The area of this work’s attention is an excellent topic for exploration – although I would argue that the title is somewhat misleading in terms of eventual delivery – a lot of promise there and a great cover by the way.
The author has framed the broader book in light of his own experience. Despite substantial research, compilation, and bringing to light an illustrative swath of personal stories, it does in my opinion, suffer from a lack of a good editor. There are great tales, and all the notable individuals are highlighted, but there is an overall lack of focus that would provide an identifiable and engaging arc to the presentation. It seems somewhat anecdotal in presentation, with colourful vignettes, but each seems to lack a helping illustration of what this illustrates about the regime being questioned. This is probably best demonstrated by the decreasing lack of detail and attention to specific countries as the book teeters to a close.

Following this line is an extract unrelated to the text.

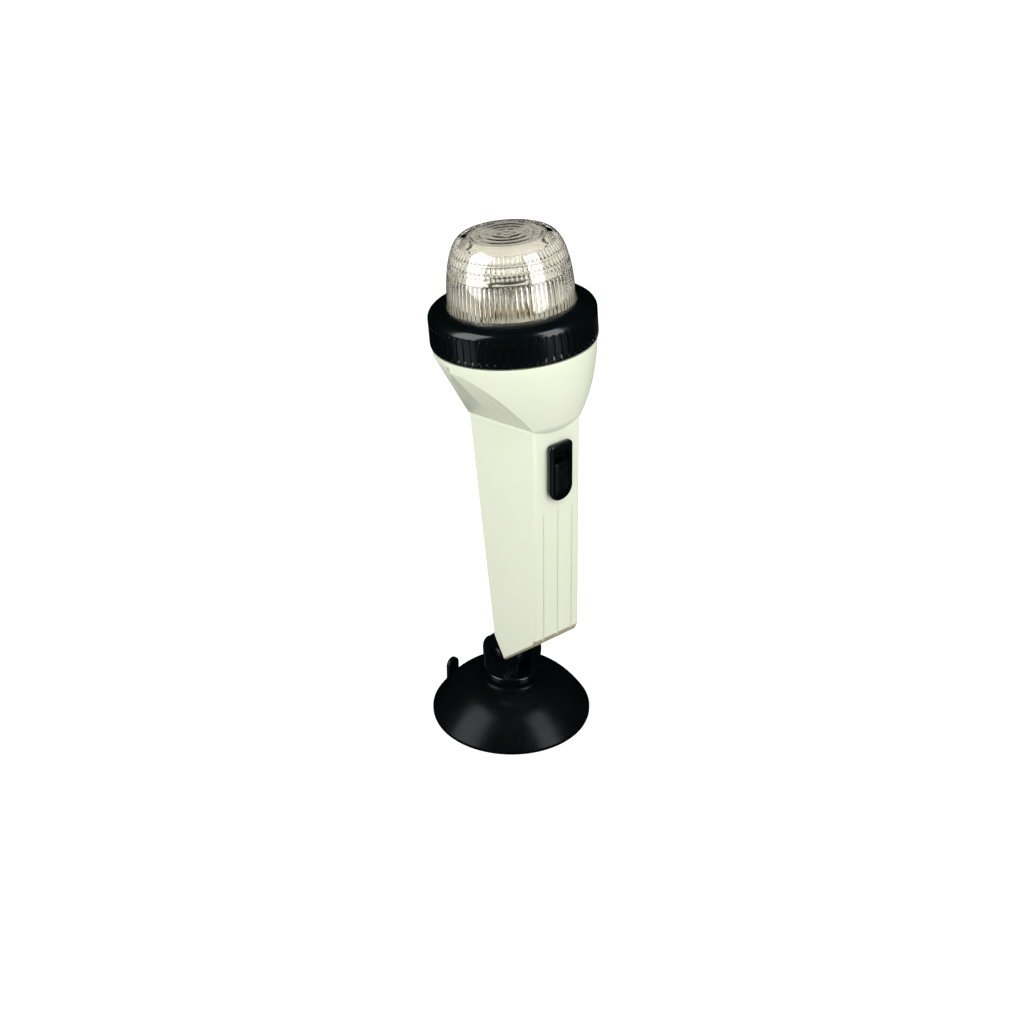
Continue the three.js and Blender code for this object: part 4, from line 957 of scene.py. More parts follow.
@dataclass
class HingeFork:
    """The fork over the cup, with the bolt and the nut in its ears."""

    base_height: float = 3.2
    base_radius: float = 12.8
    ear_radius: float = 9.8
    ear_inner: float = 4.4
    bolt_radius: float = 2.0
    bolt_head: float = 3.7
    bolt_head_height: float = 2.0
    nut_flats: float = 7.0
    nut_thickness: float = 2.8
    screw_seat: float = 3.7

    def build(self) -> None:
        """Makes and dresses the fork's pieces."""
        low = extent("fork", HINGE)[0]
        self.bottom = low.z
        self.floor = low.z + self.base_height
        self.ear_outer = self.ear_inner + 5.4
        black = Placing(HINGE, "fork", Slot.BLACK)
        steel = Placing(HINGE, "fork", Slot.BLUED)
        black.piece("fork_moulding", self.fork(), "fork")
        steel.piece("hinge_bolt", self.bolt(), "tilt_bolt")
        steel.piece("hinge_nut", self.nut(), "tilt_nut")

    def fork(self) -> bmesh.types.BMesh:
        """The base disc with its two ears, bored for the screw, the bolt and the nut.

        Returns:
            The solid, in its local frame.
        """
        base = turned(
            [
                (0, self.bottom),
                (self.base_radius - 0.4, self.bottom),
                (self.base_radius, self.bottom + 0.4),
                *arc((self.base_radius - 0.8, self.floor - 0.8), 0.8, 0, 90, 6),
                (0, self.floor),
            ],
            96,
        )
        reach = self.ear_outer + OVERRUN
        head_from = -self.ear_outer + self.bolt_head_height + 2 * FIT
        nut_from = self.ear_outer - 2 * FIT - self.nut_thickness
        return worked(
            base,
            [
                (Cut.JOIN, self.ear(-1)),
                (Cut.JOIN, self.ear(1)),
                (Cut.TAKE, bar(self.bolt_radius + FIT, -reach, reach, 40)),
                (Cut.TAKE, bar(self.bolt_head + FIT, -reach, head_from, 48)),
                (Cut.TAKE, bar(self.nut_radius() + 1.2 * FIT, nut_from, reach, 6)),
                (Cut.TAKE, turned([(0, self.floor + 9), *self.screw_hole(), (0, self.bottom - 9)], 40)),
            ],
        )

    def screw_hole(self) -> list[Point]:
        """The countersunk hole under the ears.

        Returns:
            The solid, in its local frame.
        """
        return [
            (self.screw_seat, self.floor + 9),
            (self.screw_seat, self.floor - 0.9),
            (self.bolt_radius, self.floor - 3),
            (self.bolt_radius, self.bottom - 9),
        ]

    def ear(self, side: int) -> bmesh.types.BMesh:
        """One ear, with a foot that spreads into the base and softened edges.

        Args:
            side: -1 for the left ear and 1 for the right one.

        Returns:
            The solid, in its local frame.
        """
        foot = math.sqrt(self.base_radius**2 - self.ear_outer**2) - FIT
        outline = [(-foot, self.bottom + FIT), (foot, self.bottom + FIT)]
        outline += arc((0, 0), self.ear_radius, 0, 180, 32)
        ends = (self.ear_inner, self.ear_outer)
        if side < 0:
            ends = (-self.ear_outer, -self.ear_inner)
        return softened(moved(prism(outline, *ends), SIDEWAYS), 0.7, 3, 40)

    def nut_radius(self) -> float:
        """The nut's radius over its corners."""
        return self.nut_flats / 2 / math.cos(math.pi / 6)

    def bolt(self) -> bmesh.types.BMesh:
        """The bolt, with a low domed head and a slot.

        Returns:
            The solid, in its local frame.
        """
        inner = -self.ear_outer + self.bolt_head_height + FIT
        outer = inner - self.bolt_head_height
        tip = self.ear_outer - FIT
        head = curve([(0, outer), (0.75 * self.bolt_head, outer), (self.bolt_head, outer + 1)], 8)
        profile = head + [
            (self.bolt_head, inner),
            (self.bolt_radius, inner),
            (self.bolt_radius, tip - 0.4),
            (self.bolt_radius - 0.4, tip),
            (0, tip),
        ]
        slot = box((outer - OVERRUN, outer + 0.9), (-5, 5), (-0.45, 0.45))
        return worked(moved(turned(profile, 48), ACROSS), [(Cut.TAKE, slot)])

    def nut(self) -> bmesh.types.BMesh:
        """The nut, its outer corners chamfered.

        Returns:
            The solid, in its local frame.
        """
        start = self.ear_outer - FIT - self.nut_thickness
        end = start + self.nut_thickness
        corner = self.nut_radius()
        chamfer = turned(
            [(0, start), (corner, start), (corner, end - 0.6), (corner - 0.7, end), (0, end)], 48
        )
        return worked(
            bar(corner, start, end, 6),
            [
                (Cut.KEEP, moved(chamfer, ACROSS)),
                (Cut.TAKE, bar(self.bolt_radius + FIT, start - OVERRUN, end + OVERRUN, 32)),
            ],
        )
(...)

Albania, for example, gets a scant 5-page treatment from King Zog to the demise of the Maoist Enver Hoxha – yet also contains the privileged conclusion to the book – a single paragraph that does not and could not pull it all together.
Ultimately, there is rich primary material here, some of which is presented very well. However, it lacks an overall structure aside from chapter headings assigned to specific countries, seemingly not attempting to derive broad conclusions from the exploration.
There is rich material for a random read here, but in the end, a sense of missed potential.